== Exercise prompt ==
Print the data exactly as it is given, please.

== Stored data ==
##############################

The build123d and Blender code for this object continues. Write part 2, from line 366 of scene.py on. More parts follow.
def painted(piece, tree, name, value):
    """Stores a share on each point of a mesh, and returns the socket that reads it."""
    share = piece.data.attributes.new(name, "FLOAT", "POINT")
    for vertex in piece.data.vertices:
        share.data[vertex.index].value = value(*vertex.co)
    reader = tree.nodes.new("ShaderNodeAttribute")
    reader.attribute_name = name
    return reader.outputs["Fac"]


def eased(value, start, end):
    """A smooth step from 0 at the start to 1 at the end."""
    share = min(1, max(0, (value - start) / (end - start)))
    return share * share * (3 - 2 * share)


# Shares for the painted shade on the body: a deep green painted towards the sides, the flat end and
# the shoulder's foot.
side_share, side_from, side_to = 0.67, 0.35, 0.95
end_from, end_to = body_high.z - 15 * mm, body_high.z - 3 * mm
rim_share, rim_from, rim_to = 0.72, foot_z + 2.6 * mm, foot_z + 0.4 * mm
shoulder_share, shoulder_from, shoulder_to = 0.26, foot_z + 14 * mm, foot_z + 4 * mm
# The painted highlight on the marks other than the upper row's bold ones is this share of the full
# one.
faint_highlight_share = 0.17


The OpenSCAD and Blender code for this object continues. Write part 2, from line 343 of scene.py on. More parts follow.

##############################

== Exercise output ==
The build123d and Blender code for this object continues. Write part 2, from line 366 of scene.py on. More parts follow.
def painted(piece, tree, name, value):
    """Stores a share on each point of a mesh, and returns the socket that reads it."""
    share = piece.data.attributes.new(name, "FLOAT", "POINT")
    for vertex in piece.data.vertices:
        share.data[vertex.index].value = value(*vertex.co)
    reader = tree.nodes.new("ShaderNodeAttribute")
    reader.attribute_name = name
    return reader.outputs["Fac"]


def eased(value, start, end):
    """A smooth step from 0 at the start to 1 at the end."""
    share = min(1, max(0, (value - start) / (end - start)))
    return share * share * (3 - 2 * share)


# Shares for the painted shade on the body: a deep green painted towards the sides, the flat end and
# the shoulder's foot.
side_share, side_from, side_to = 0.67, 0.35, 0.95
end_from, end_to = body_high.z - 15 * mm, body_high.z - 3 * mm
rim_share, rim_from, rim_to = 0.72, foot_z + 2.6 * mm, foot_z + 0.4 * mm
shoulder_share, shoulder_from, shoulder_to = 0.26, foot_z + 14 * mm, foot_z + 4 * mm
# The painted highlight on the marks other than the upper row's bold ones is this share of the full
# one.
faint_highlight_share = 0.17


The OpenSCAD and Blender code for this object continues. Write part 2, from line 343 of scene.py on. More parts follow.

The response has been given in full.